Overlap. It looks like mostly a grid like pass on each wall shooting perpendicular, which is fine. Your scanning method looks good. One place i had a hard time though is finding common control points from one wall to the next. Example: I could only find 3 pictures of the corner that the wall with the door and the wall with the window meet at the top and none at the bottom corner. For this room what would have helped is the diagonal method standing in one corner shooting the opposite. The each wall by its self was covered good, but where they meet was hard for me to find.

I’m sure, with the raw files, I could produce better results.

Holy crap! Thanks so much!

I owe you one here. 

Thanks for all the tips as well. You are right, I was fighting between manual mode and aperture mode. And one thing I learned after doing this location was to just use a fixed white balance for the exact reason you mentioned

I think another tip for myself or anyone who is in a tight space like this… is to pick a corner of the room and just start shooting across diagonally and make the movement up (Go up a foot every picture so you can capture more of the room)

Which settings were you using to align? Here is my goto settings right now. (Only thing I change is the overlap if needed) And I started using the reprojection error at 1… I think this makes for better texturing later on but Im still playing with it.

 

 

OK, the shooting system I was told for room interiors is:

For each shot that we’re used to doing, make it three shots i.e. pointing middle left and right maybe 15o each way. That makes a panorama of three, which we well understand won’t support ea other because no points are seen from two or more different camera positions; the position is same for all three.

But having taken panorama of three no.1 (1A,1B,1C), side-step - he says by one third (the 3x3 grid in the viewfinder) not by 20% (i.e. the RC recommendation of 80% overlap) and take another panorama of three no.2 (2A,2B,2C). And so on.

Then (this is my thought) 1C, 2B and 3A support ea other (they cover approx same picture area but from three different camera positions), as do 2C, 3B, 4A and 3C, 4B, 5A and so on. Draw it out on paper and it’s fairly awesome.

Then do it again with one third vertical overlap - but still only pointing 15o left and right - not suggesting 15o up and down as well, tho that wd be logical, and maybe a framework for taking ‘lots of extra photos’ if found necessary.

Haven’t thought it through yet but seems to me this gives a lot more views of each point than the 80% overlap recommendation - but crucially, each point seen from a wider range of camera positions, while still close enough (15o on view centre line) to the ideal ‘perp to wall face’ (esp if the wall face isn’t all that orderly). But it’s ‘lots more views’ in a way that can be snapped quickly, with 3x as much quick panorama-swinging and just over half as much slower side-stepping, esp with tripod.

A separate suggestion I was told, at internal corners of the room, take lots of transition shots between the two planes - a series in 15o steps, which sounds like six but can perhaps be just four extra to endmost 15o-sideways shots of the ‘panorama of three’ pattern previously described.

Not saying this would help with this thread’s repeating-pattern problem - more that hopefully it would get nearly all photos to Align together sooner in one Component.

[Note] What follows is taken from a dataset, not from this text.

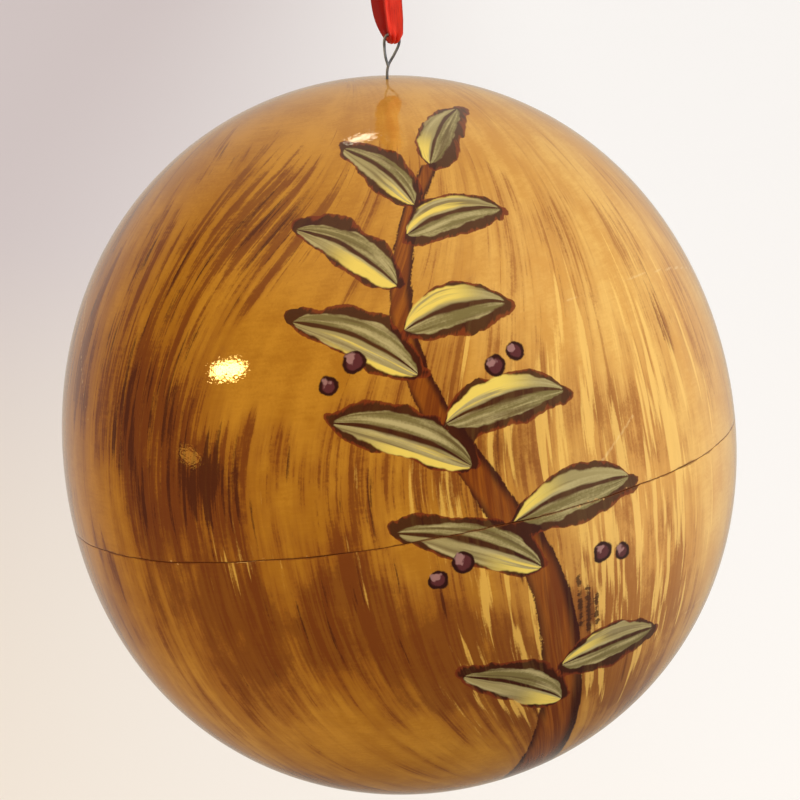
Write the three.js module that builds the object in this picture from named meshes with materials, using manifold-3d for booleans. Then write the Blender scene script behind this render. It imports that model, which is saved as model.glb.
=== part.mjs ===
// A hollow papier-mache bauble in two half shells, hung by a ribbon loop from a bent wire eye.
// Millimetres, +Z up. The origin is the inside of the ribbon loop's top, where a hook or twig
// carries it. The front looks towards -Y. The ball hangs below the origin, and its own axis leans,
// because the wire eye sits a little off its pole.
import * as THREE from "three";
import { mergeVertices } from "three/addons/utils/BufferGeometryUtils.js";
import Module from "manifold-3d";

const wasm = await Module();
wasm.setup();

// Ball
const equatorRadius = 40;
const poleHeight = 42.8; // from the ball's centre to either pole
const eggTaper = 0.021; // the upper half is this share slimmer, and the lower one fuller
const shoulderFullness = 0.011; // how much fuller than an ellipse the shoulders are
const wall = 2;
const seamDrop = 3.5; // the seam lies this far below the ball's centre
const seamGap = 0.3;
const leanLeft = 8.6; // degrees, of the ball's axis from the vertical
const leanBack = 3.8;

// Inner lip of the lower shell, which the upper shell slides down over
const lipHeight = 5; // above the seam
const lipDepth = 6; // below the seam
const lipWall = 1.2;
const lipClearance = 0.3;
const lipTaper = 2.5; // height of the slope by which the lip grows out of the wall

// Wire eye
const wireDiameter = 0.32;
const eyeRise = 5.2; // from the shell to the middle of the wire at the top of the bow
const bowHalfWidth = 0.87; // to the middle of the wire
const shankOffset = 0.62; // the shank enters the shell this far to the left of the bow's middle
const wireGap = 0.3;
const wireFoot = 2.4; // length of the bend inside the shell
const wireFootRadius = 0.6;
const wireFootDrop = 0.18; // how much lower the foot lies than the gap under the wall
const tailGap = 0.06; // between the shank and the wire's end in front of it

// The wire's foot, from its tip to the shank, as shares: [of the foot's length to the right, of the
// bend's radius to the right, of the bend's radius up].
const footBend = [
  [1, 0, 0],
  [0.6, 0, 0],
  [0, 0.8, 1 / 30],
  [0, 0.15, 0.6],
  [0, 0, 1.5],
];

// The shank and the bow, up, round and back down, as shares: [of the shank's offset to the right,
// of the bow's half width to the right, of the way to the tail's front, of the eye's rise].
const bowBend = [
  [-1, 0, 0, 0],
  [-0.9, 0, 0, 0.22],
  [-0.5, 0, 0, 0.36],
  [0, 0.2, 0, 0.52],
  [0, 0.76, 0, 0.7],
  [0, 1, 0, 0.85],
  [0, 0.72, 0, 0.96],
  [0, 0, 0, 1],
  [0, -0.72, 0, 0.96],
  [0, -1, 0, 0.85],
  [0, -0.99, 0.25, 0.68],
  [0, -0.88, 0.7, 0.5],
  [-0.92, 0, 1, 0.36],
  [-0.72, 0, 1.05, 0.27],
];

// Ribbon
const ribbonWidth = 3;
const ribbonThickness = 0.5;
const bunchWidth = 0.9; // across the folds, where the ribbon passes through the eye
const bunchThickness = 0.45;
const ribbonTurn = 30; // degrees, of the loop's plane about the vertical
const ribbonClearance = 0.335; // between the bunched ribbon and the wire that it bears on
const bunchOverlap = 0.8;
const wideRise = 1.1; // above the wire, where the ribbon opens to its full width

// How finely the round forms are divided
const aroundShell = 48;
const outerSteps = 12;
const innerSteps = 8;
const lipOuterSteps = 2;
const lipInnerSteps = 3;
const wireSides = 8;
const wireSteps = 56;
const wideSteps = 40;
const bunchSteps = 14;
const halvings = 50;
const axisTolerance = 1e-6; // a point closer to the axis than this is on it
const mergeTolerance = 1e-4; // points closer than this are one

const radians = THREE.MathUtils.degToRad;

// One side of the ribbon's route in its own plane, [across, height], from under the wire's bow up
// to the top of the loop. The other side mirrors it.
const ribbonSide = [
  [0, -36.74],
  [0.52, -36.52],
  [0.74, -36],
  [0.78, -35.2],
  [0.95, -33],
  [1.4, -29],
  [2.1, -24],
  [2.9, -18],
  [3.6, -12],
  [3.95, -7.5],
  [3.85, -4],
  [3.05, -1.4],
  [1.65, -0.1],
  [0, 0.25],
];

// The ball's outline: the distance from its centre at an angle down from the upper pole.
// An ellipse, made a little fuller at the shoulders and tapered towards the top.
function ballRadius(angle, inset = 0) {
  const equator = equatorRadius - inset;
  const pole = poleHeight - inset;
  const ellipse =
    (equator * pole) / Math.hypot(equator * Math.cos(angle), pole * Math.sin(angle));
  const shoulders = shoulderFullness * Math.sin(2 * angle) ** 2;
  const egg = eggTaper * Math.cos(angle) * Math.sin(angle) ** 2;
  return ellipse * (1 + shoulders - egg);
}

function outlinePoint(angle, inset = 0) {
  const r = ballRadius(angle, inset);
  return new THREE.Vector2(r * Math.sin(angle), r * Math.cos(angle));
}

// The angle at which the outline is at a given height along the axis, by halving.
function angleAtHeight(height, inset = 0) {
  let low = 0;
  let high = Math.PI;
  for (let i = 0; i < halvings; i++) {
    const middle = (low + high) / 2;
    if (outlinePoint(middle, inset).y > height) low = middle;
    else high = middle;
  }
  return (low + high) / 2;
}

// Points of the outline between two angles, both ends included.
function outlineArc(from, to, steps, inset = 0) {
  const points = [];
  for (let i = 0; i <= steps; i++) {
    const point = outlinePoint(from + ((to - from) * i) / steps, inset);
    if (point.x < axisTolerance) point.x = 0;
    points.push(point);
  }
  return points;
}

// Turns a closed profile about the axis, which becomes Z. Lathes turn about Y.
function turned(points) {
  const geometry = new THREE.LatheGeometry(points, aroundShell);
  geometry.rotateX(Math.PI / 2);
  return geometry;
}

function solidOf(geometry) {
  const bare = geometry.clone();
  bare.deleteAttribute("normal");
  bare.deleteAttribute("uv");
  const merged = mergeVertices(bare, mergeTolerance);
  const mesh = new wasm.Mesh({
    numProp: 3,
    vertProperties: merged.attributes.position.array,
    triVerts: new Uint32Array(merged.index.array),
  });
  return new wasm.Manifold(mesh);
}

function geometryOf(solid) {
  const mesh = solid.getMesh();
  const geometry = new THREE.BufferGeometry();
  geometry.setAttribute("position", new THREE.BufferAttribute(mesh.vertProperties, 3));
  geometry.setIndex(new THREE.BufferAttribute(mesh.triVerts, 1));
  geometry.computeVertexNormals();
  return geometry;
}

// A tube of any section along a curve, closed at both ends.
function swept(section, curve, steps) {
  return new THREE.ExtrudeGeometry(section, {
    steps,
    extrudePath: curve,
    bevelEnabled: false,
  });
}

function roundSection(radius, sides) {
  const shape = new THREE.Shape();
  for (let i = 0; i < sides; i++) {
    const a = (2 * Math.PI * i) / sides;
    if (i === 0) shape.moveTo(radius * Math.cos(a), radius * Math.sin(a));
    else shape.lineTo(radius * Math.cos(a), radius * Math.sin(a));
  }
  return shape;
}

// A flat band with its long edges eased, eight sides in all.
function bandSection(width, thickness) {
  const x = width / 2;
  const y = thickness / 2;
  const ease = thickness / 4;
  return new THREE.Shape([
    new THREE.Vector2(x, -y + ease),
    new THREE.Vector2(x, y - ease),
    new THREE.Vector2(x - ease, y),
    new THREE.Vector2(-x + ease, y),
    new THREE.Vector2(-x, y - ease),
    new THREE.Vector2(-x, -y + ease),
    new THREE.Vector2(-x + ease, -y),
    new THREE.Vector2(x - ease, -y),
  ]);
}

// Materials. Each half shell has its own, so that they can be told apart and finished apart.
const upperPaper = new THREE.MeshStandardMaterial({
  color: 0xc98f3f,
  roughness: 0.18,
  metalness: 0,
});
const lowerPaper = upperPaper.clone();
const steelWire = new THREE.MeshStandardMaterial({
  color: 0x6d6a66,
  roughness: 0.4,
  metalness: 1,
});
const redSatin = new THREE.MeshStandardMaterial({
  color: 0xc4160c,
  roughness: 0.45,
  metalness: 0,
});

// Where the ball hangs: the bow bears on the ribbon's lowest point, and the ball's centre is
// straight below the bow, with its axis leaning left and back.
const ballAxis = new THREE.Vector3(
  -Math.tan(radians(leanLeft)),
  Math.tan(radians(leanBack)),
  1,
).normalize();
const hangAngle = ballAxis.angleTo(new THREE.Vector3(0, 0, 1));
const ribbonLow = Math.min(...ribbonSide.map(([, height]) => height));
const bowTop = ribbonLow + bunchThickness / 2 + ribbonClearance + wireDiameter / 2;
const shellTop = bowTop - eyeRise;
const ballCentre = new THREE.Vector3(0, 0, shellTop - ballRadius(hangAngle));

// The rims at the seam, as heights along the ball's axis
const upperRim = -seamDrop + seamGap / 2;
const lowerRim = -seamDrop - seamGap / 2;

// Upper shell. Its profile runs from the inner pole down to the rim and up to the outer pole.
function upperShell() {
  const rimAngle = angleAtHeight(upperRim);
  const innerRimAngle = angleAtHeight(upperRim, wall);
  const inner = outlineArc(0, innerRimAngle, innerSteps, wall);
  const outer = outlineArc(rimAngle, 0, outerSteps);
  return turned([...inner, ...outer]);
}

// Lower shell: the same wall, with a lip inside its rim that stands up into the upper shell.
// Its profile runs from the outer pole up to the rim, over the lip and down to the inner pole.
function lowerShell() {
  const lipInset = wall + lipClearance;
  const lipInnerInset = lipInset + lipWall;
  const lipTop = -seamDrop + lipHeight;
  const lipFoot = -seamDrop - lipDepth;
  const outer = outlineArc(Math.PI, angleAtHeight(lowerRim), outerSteps);
  const lipOuter = outlineArc(
    angleAtHeight(lowerRim, lipInset),
    angleAtHeight(lipTop, lipInset),
    lipOuterSteps,
    lipInset,
  );
  const lipInner = outlineArc(
    angleAtHeight(lipTop, lipInnerInset),
    angleAtHeight(lipFoot + lipTaper, lipInnerInset),
    lipInnerSteps,
    lipInnerInset,
  );
  const inner = outlineArc(angleAtHeight(lipFoot, wall), Math.PI, innerSteps, wall);
  return turned([...outer, ...lipOuter, ...lipInner, ...inner]);
}

// The wire: a foot bent inside the shell, a shank up through the hole, and a drop-shaped bow
// whose end comes back down in front of the shank.
function wireCurve() {
  const footLow = -wall - wireGap - wireDiameter / 2 - wireFootDrop;
  const tailFront = -wireDiameter - tailGap;
  const foot = footBend.map(
    ([length, radius, up]) =>
      new THREE.Vector3(
        -shankOffset + wireFoot * length + wireFootRadius * radius,
        0,
        footLow + wireFootRadius * up,
      ),
  );
  const bow = bowBend.map(
    ([shank, half, front, up]) =>
      new THREE.Vector3(shankOffset * shank + bowHalfWidth * half, tailFront * front, eyeRise * up),
  );
  return new THREE.CatmullRomCurve3([...foot, ...bow], false, "centripetal");
}

// Where one side of the ribbon passes a height.
function sidePoint(side, height) {
  const above = side.findIndex((p) => p.z > height);
  const a = side[above - 1];
  const b = side[above];
  return a.clone().lerp(b, (height - a.z) / (b.z - a.z));
}

function sweptBand(width, thickness, points, steps) {
  const curve = new THREE.CatmullRomCurve3(points, false, "centripetal");
  return solidOf(swept(bandSection(width, thickness), curve, steps));
}

// The wide loop, and the bunched ribbon that passes through the eye and joins its two ends.
function ribbonSolid() {
  const right = ribbonSide.map(([across, height]) => new THREE.Vector3(0, across, height));
  const left = right.map((p) => new THREE.Vector3(0, -p.y, p.z));
  const wideStart = bowTop + wideRise;
  const bunchEnd = wideStart + bunchOverlap;
  const isWide = (p) => p.z >= wideStart;
  const isBunched = (p) => p.z < wideStart;
  // Up the right side, over the top and down the left one. The top is on both sides.
  const widePoints = [
    sidePoint(right, wideStart),
    ...right.filter(isWide),
    ...left.filter(isWide).reverse().slice(1),
    sidePoint(left, wideStart),
  ];
  // Down the left side, under the bow and up the right one. The lowest point is on both sides.
  const bunchPoints = [
    sidePoint(left, bunchEnd),
    ...left.filter(isBunched).reverse(),
    ...right.filter(isBunched).slice(1),
    sidePoint(right, bunchEnd),
  ];
  const wide = sweptBand(ribbonWidth, ribbonThickness, widePoints, wideSteps);
  const bunch = sweptBand(bunchWidth, bunchThickness, bunchPoints, bunchSteps);
  return geometryOf(wide.add(bunch));
}

const bauble = new THREE.Group();
const ball = new THREE.Group();
ball.position.copy(ballCentre);
ball.quaternion.setFromUnitVectors(new THREE.Vector3(0, 0, 1), ballAxis);
bauble.add(ball);

// The hole in the upper shell is drilled along the vertical shank.
const drill = new THREE.CylinderGeometry(
  wireDiameter / 2 + wireGap,
  wireDiameter / 2 + wireGap,
  4 * wall,
  wireSides * 2,
);
drill.rotateX(Math.PI / 2);
drill.translate(-shankOffset, 0, ballRadius(hangAngle) - wall / 2);
drill.applyQuaternion(ball.quaternion.clone().invert());

const upper = new THREE.Mesh(
  geometryOf(solidOf(upperShell()).subtract(solidOf(drill))),
  upperPaper,
);
upper.name = "upper_shell";
ball.add(upper);

const lower = new THREE.Mesh(geometryOf(solidOf(lowerShell())), lowerPaper);
lower.name = "lower_shell";
ball.add(lower);

const wire = new THREE.Mesh(
  swept(roundSection(wireDiameter / 2, wireSides), wireCurve(), wireSteps),
  steelWire,
);
wire.name = "wire_eye";
wire.position.set(0, 0, shellTop);
bauble.add(wire);

const ribbon = new THREE.Mesh(ribbonSolid(), redSatin);
ribbon.name = "ribbon";
ribbon.rotation.z = radians(ribbonTurn);
bauble.add(ribbon);

export default bauble;
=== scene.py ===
# %% [markdown]
# A papier-mache bauble, hung by a satin ribbon
#
# The real thing is a hollow ball of pasted paper in two half shells, brushed with ochre, grained
# with brown glaze by a nearly dry brush, painted with a sprig and varnished. A bent steel wire
# carries it on a red ribbon. The CAD frame gives the sizes and places, and this lesson dresses it:
# each surface is a function of two parameters, worked out with numpy.

# %% Load the frame
import math

import bpy
import numpy as np
from mathutils import Matrix, Quaternion, Vector


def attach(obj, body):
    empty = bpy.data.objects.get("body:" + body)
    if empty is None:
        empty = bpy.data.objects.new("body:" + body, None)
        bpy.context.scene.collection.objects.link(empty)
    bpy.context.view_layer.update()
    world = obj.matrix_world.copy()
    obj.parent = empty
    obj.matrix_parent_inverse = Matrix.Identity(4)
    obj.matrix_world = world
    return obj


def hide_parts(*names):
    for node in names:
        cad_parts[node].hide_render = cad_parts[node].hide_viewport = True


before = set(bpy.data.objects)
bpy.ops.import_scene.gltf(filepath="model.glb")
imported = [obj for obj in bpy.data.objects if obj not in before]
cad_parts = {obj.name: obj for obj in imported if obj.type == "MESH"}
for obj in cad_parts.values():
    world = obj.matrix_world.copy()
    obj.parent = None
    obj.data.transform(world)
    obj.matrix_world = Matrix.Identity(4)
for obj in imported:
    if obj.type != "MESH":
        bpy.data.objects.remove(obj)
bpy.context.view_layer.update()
scene = bpy.context.scene
MM = 0.001
print("nodes:", sorted(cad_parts))

# %% [markdown]
# The camera is aimed at the ball and the paint follows it, so its form comes first. It could be
# drawn point by point, but a formula stays smooth at any fineness: an ellipse, a little fuller at
# the shoulders and tapered towards the top. The wire sits off the pole, so the ball hangs aslant,
# and all that is on it turns with it.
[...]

Tom, yeah your right. The corner overlap was lacking and this would have helped. I also use this pano method to gather the same amount of “information” but without having to move my tripod as much. 

You did that already - despite knowing that panoramas are supposed to be a no-no? That means you realised it would work something like I described?

What angle to left and right did you use - like the above 15o?

What sidestep overlap (tripod moves) did you use - RC’s 80% or the above 67%?

Tom, 

Yeah, look at the my first post on this thread. The not the drawings but the screen shot and you can see the pano or partial panos in some cases. You have to think this software is just doing, at its simplest and at the core, is just doing triangulation billions of times over.

In my beautiful art work below photo 1 and 2 would easily align but the accuracy of the black dots position would not be that great. On the other extreme photo 1 and 3 would not easily align as the difference in similarity is too great  and the software would take too long and run out of memory trying every possible combination. but if they did align ( maybe with the help of control points ) the accuracy would be very great

 

Now instead of taking a bunch of intermediate shots and moving a tripod to many positions, I could achieve high accuracy with overlap pano pictures and minimal tripod movement. 

Again this is way over simplified and I wouldn’t use this method by itself but it does lower the total pictures i have to take and yields good results.

This is a v radical interpretation of the principle - the usefulness hidden in those shunned panoramas.

No question here of stepping along the wall, with close overlap. Strangely like the few, ‘random’ stations of laser point cloud scanning. I can see how it wd ‘lower total pictures’.

Just wait for the guys to log in on Monday - this one will run and run!